> _What you are asked to do_: Write each record again exactly as it stands.

Records with modeling code
++++++++
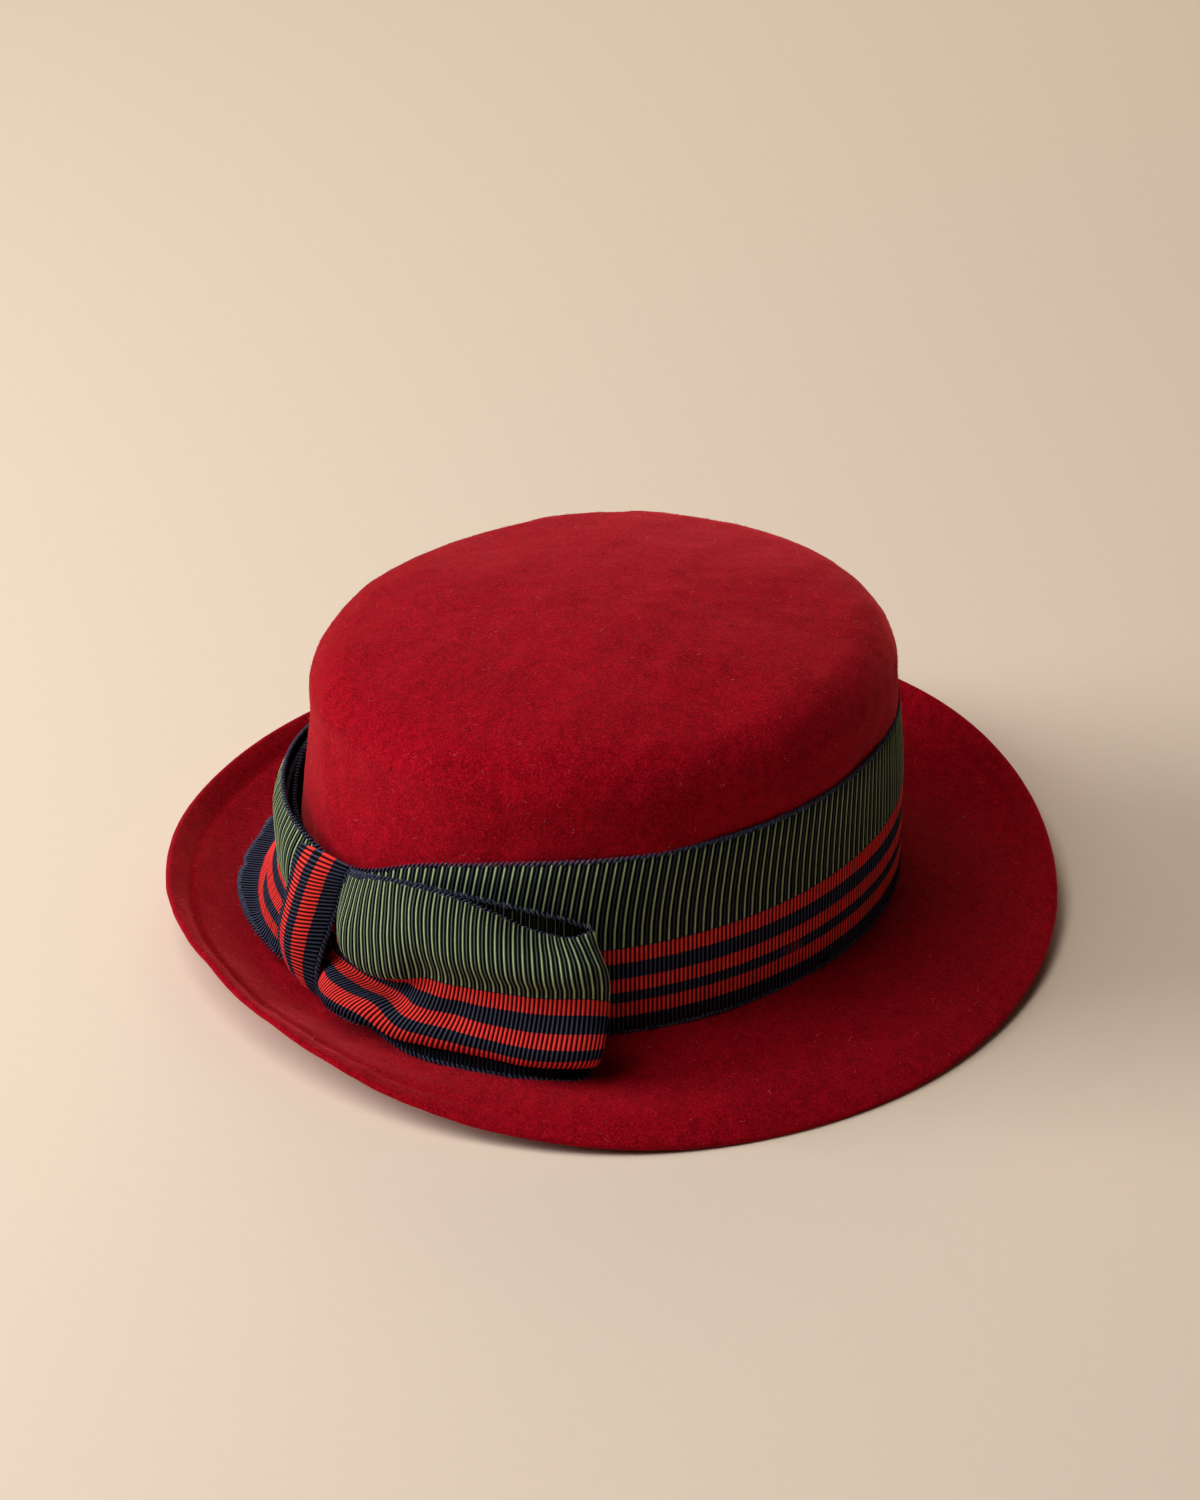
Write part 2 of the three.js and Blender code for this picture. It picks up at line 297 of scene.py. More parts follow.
@dataclass(frozen=True)
class BandTable:
    """How far the band's top edge stands off the felt by bearing, and how high it is."""

    bearings: tuple[float, ...] = (0, 30, 60, 75, 90, 105, 120, 150, 180, 210, 250, 290, 330)
    stand: tuple[float, ...] = (1, 2, 2.6, 2.7, 1.4, 0.8, 0.6, 0.5, 0.4, 0.1, 0.3, 0.6, 0.8)
    top: tuple[float, ...] = (
        65.5, 60, 54.5, 54.5, 55.6, 64.3, 69.2, 71.8, 73.2, 74.2, 72, 69.5, 67.5,
    )
    foot_stand: float = 0.5
    foot_height: float = 10.7
    flare: float = 2.6
    wall: float = 0.5

    def top_edge(self, bearing: np.ndarray) -> np.ndarray:
        """Tell how high the band's top edge is."""
        return around(self.bearings, self.top, bearing)

    def face(self, bearing: np.ndarray, height: np.ndarray) -> np.ndarray:
        """Tell how far the band's outer face stands off the felt.

        Args:
            bearing: Bearings in degrees.
            height: Heights on the crown.

        Returns:
            Offsets in millimetres.
        """
        share = (height - self.foot_height) / (self.top_edge(bearing) - self.foot_height)
        stand = around(self.bearings, self.stand, bearing)
        return lerp(self.foot_stand, stand, np.clip(share, 0, 1) ** self.flare) + self.wall


class Spot(NamedTuple):
    """A place beside the crown: bearing, distance outside the head's oval, and height."""

    bearing: float
    out: float
    height: float


class KnotLine(NamedTuple):
    """One line across the knot's face, from its folded edge to its hem."""

    fold: Spot
    middle: Spot
    hem: Spot


class Section(NamedTuple):
    """One rib of a bow's loop, from the ribbon's top edge down to its hem.

    Its three bearings are those of the top edge, the middle and the hem. Its outs say how far
    the cloth stands outside the head's oval at each share of OUT_SHARES across the ribbon.
    """

    bearings: tuple[float, float, float]
    top: float
    hem: float
    outs: tuple[float, ...]


EDGE_MIDDLE_HEM = (0, 0.5, 1)
OUT_SHARES = (0, 0.13, 0.3, 0.5, 0.6, 0.69, 0.83, 0.92, 1)


@dataclass(frozen=True)
class Pleat:
    """A pinched fold along a ribbon that hides a strip of it."""

    middle: float
    half: float
    reach: float
    depth: float
    starts: float
    full: float

    def take(self, along: np.ndarray, share: np.ndarray) -> tuple[np.ndarray, np.ndarray]:
        """Draw the cloth together over the hidden strip.

        Args:
            along: Places along the ribbon, in millimetres.
            share: Shares of the ribbon's width.

        Returns:
            The shares at which the cloth lies, and how far it is sunk, in millimetres.
        """
        taken = self.half * smoothstep(along, self.starts, self.full)
        away = share - self.middle
        far = np.abs(away)
        drawn = np.maximum(far - taken, 0) * self.reach / (self.reach - taken)
        lies = np.where(far < self.reach, self.middle + np.sign(away) * drawn, share)
        sunk = self.depth * np.maximum(1 - far / np.maximum(taken, TINY), 0)
        return lies, sunk


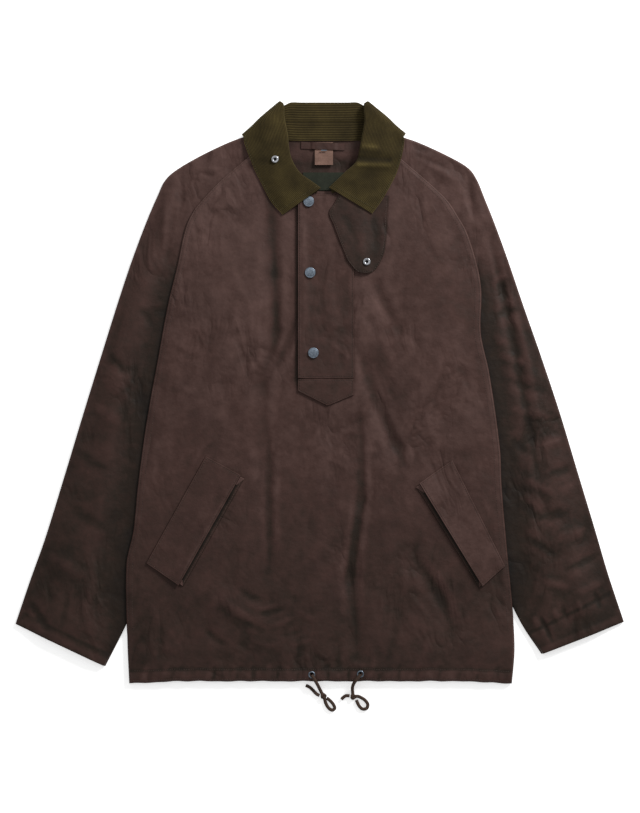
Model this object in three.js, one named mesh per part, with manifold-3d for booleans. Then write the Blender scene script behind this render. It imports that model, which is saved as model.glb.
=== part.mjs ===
++++++++
> _The solution_:
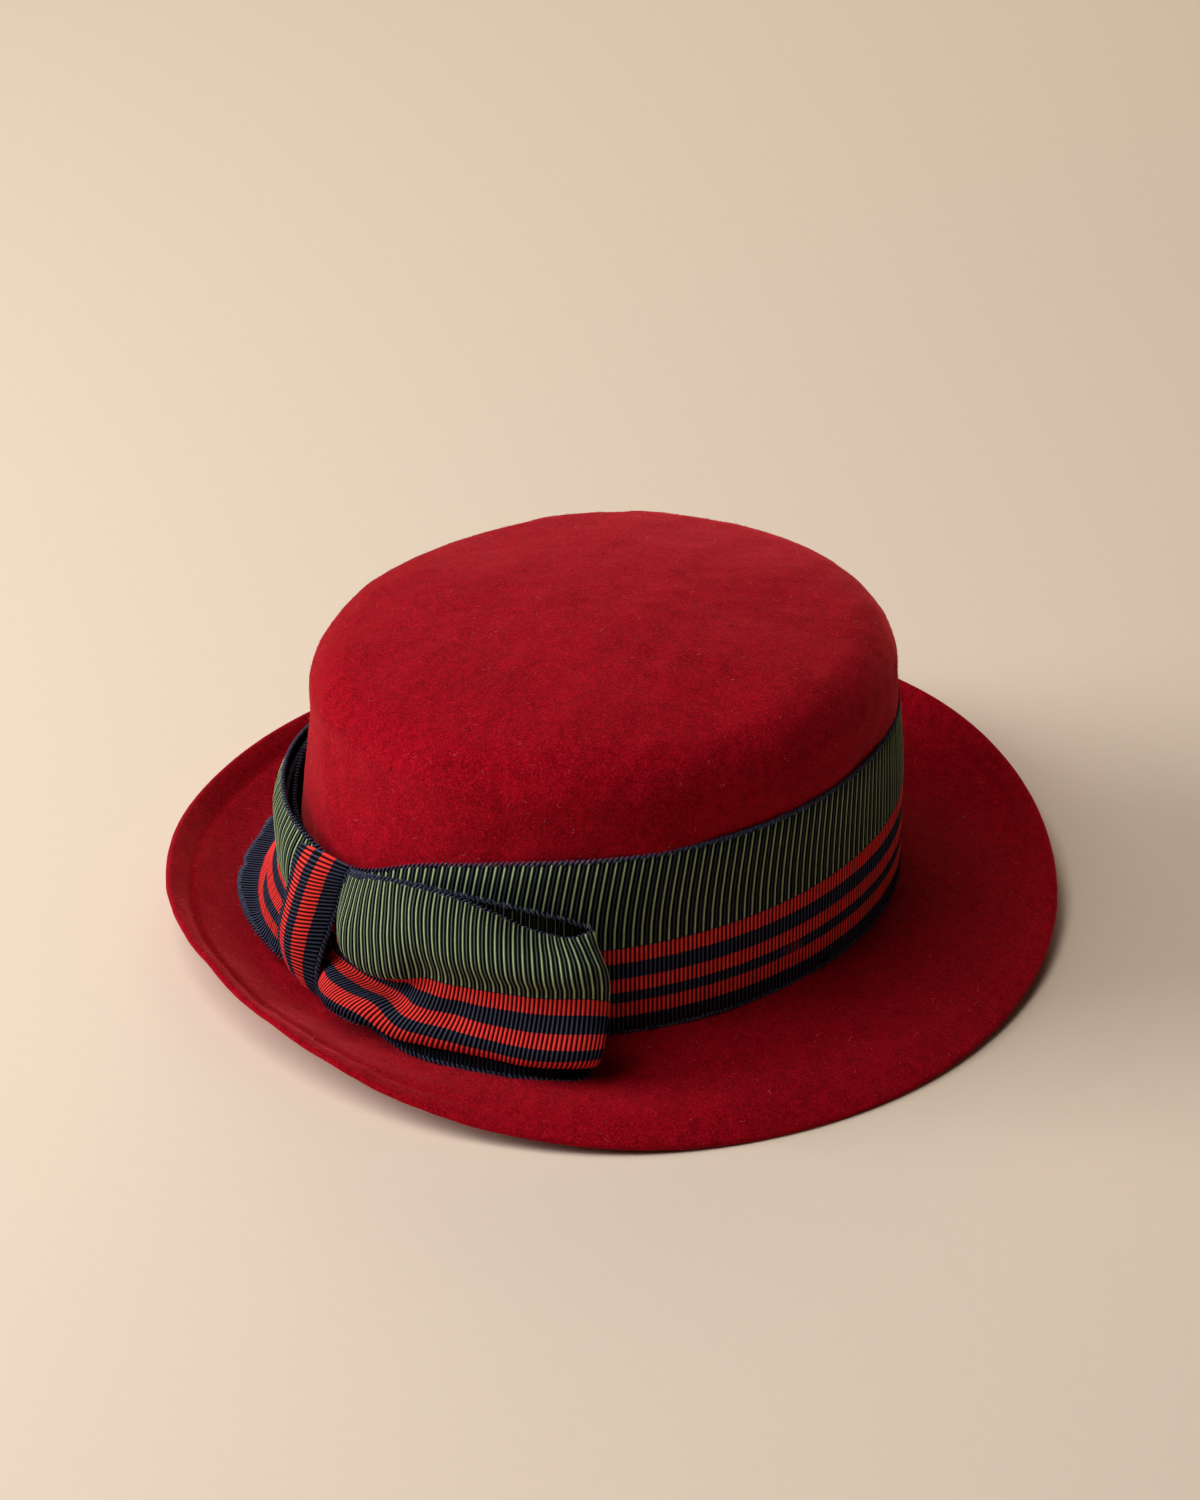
Write part 2 of the three.js and Blender code for this picture. It picks up at line 297 of scene.py. More parts follow.
@dataclass(frozen=True)
class BandTable:
    """How far the band's top edge stands off the felt by bearing, and how high it is."""

    bearings: tuple[float, ...] = (0, 30, 60, 75, 90, 105, 120, 150, 180, 210, 250, 290, 330)
    stand: tuple[float, ...] = (1, 2, 2.6, 2.7, 1.4, 0.8, 0.6, 0.5, 0.4, 0.1, 0.3, 0.6, 0.8)
    top: tuple[float, ...] = (
        65.5, 60, 54.5, 54.5, 55.6, 64.3, 69.2, 71.8, 73.2, 74.2, 72, 69.5, 67.5,
    )
    foot_stand: float = 0.5
    foot_height: float = 10.7
    flare: float = 2.6
    wall: float = 0.5

    def top_edge(self, bearing: np.ndarray) -> np.ndarray:
        """Tell how high the band's top edge is."""
        return around(self.bearings, self.top, bearing)

    def face(self, bearing: np.ndarray, height: np.ndarray) -> np.ndarray:
        """Tell how far the band's outer face stands off the felt.

        Args:
            bearing: Bearings in degrees.
            height: Heights on the crown.

        Returns:
            Offsets in millimetres.
        """
        share = (height - self.foot_height) / (self.top_edge(bearing) - self.foot_height)
        stand = around(self.bearings, self.stand, bearing)
        return lerp(self.foot_stand, stand, np.clip(share, 0, 1) ** self.flare) + self.wall


class Spot(NamedTuple):
    """A place beside the crown: bearing, distance outside the head's oval, and height."""

    bearing: float
    out: float
    height: float


class KnotLine(NamedTuple):
    """One line across the knot's face, from its folded edge to its hem."""

    fold: Spot
    middle: Spot
    hem: Spot


class Section(NamedTuple):
    """One rib of a bow's loop, from the ribbon's top edge down to its hem.

    Its three bearings are those of the top edge, the middle and the hem. Its outs say how far
    the cloth stands outside the head's oval at each share of OUT_SHARES across the ribbon.
    """

    bearings: tuple[float, float, float]
    top: float
    hem: float
    outs: tuple[float, ...]


EDGE_MIDDLE_HEM = (0, 0.5, 1)
OUT_SHARES = (0, 0.13, 0.3, 0.5, 0.6, 0.69, 0.83, 0.92, 1)


@dataclass(frozen=True)
class Pleat:
    """A pinched fold along a ribbon that hides a strip of it."""

    middle: float
    half: float
    reach: float
    depth: float
    starts: float
    full: float

    def take(self, along: np.ndarray, share: np.ndarray) -> tuple[np.ndarray, np.ndarray]:
        """Draw the cloth together over the hidden strip.

        Args:
            along: Places along the ribbon, in millimetres.
            share: Shares of the ribbon's width.

        Returns:
            The shares at which the cloth lies, and how far it is sunk, in millimetres.
        """
        taken = self.half * smoothstep(along, self.starts, self.full)
        away = share - self.middle
        far = np.abs(away)
        drawn = np.maximum(far - taken, 0) * self.reach / (self.reach - taken)
        lies = np.where(far < self.reach, self.middle + np.sign(away) * drawn, share)
        sunk = self.depth * np.maximum(1 - far / np.maximum(taken, TINY), 0)
        return lies, sunk


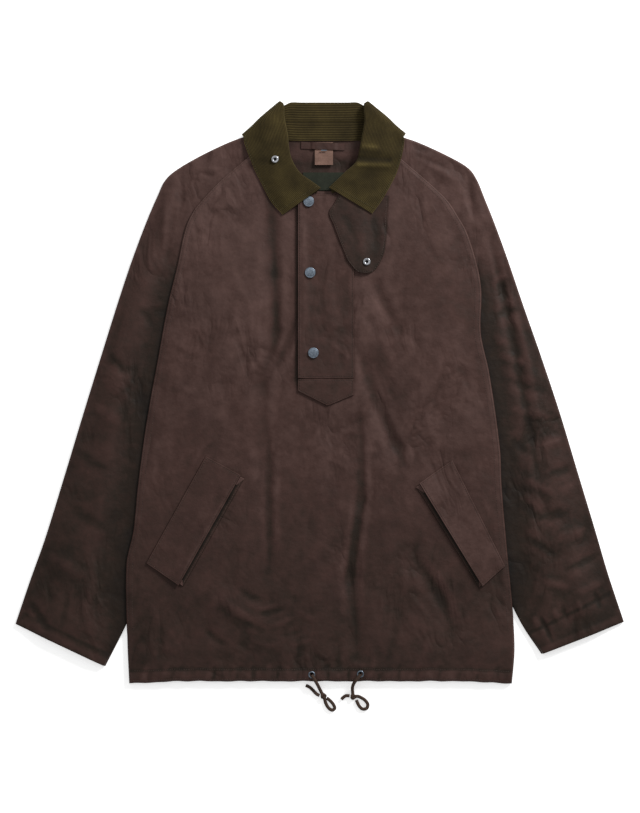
Model this object in three.js, one named mesh per part, with manifold-3d for booleans. Then write the Blender scene script behind this render. It imports that model, which is saved as model.glb.
=== part.mjs ===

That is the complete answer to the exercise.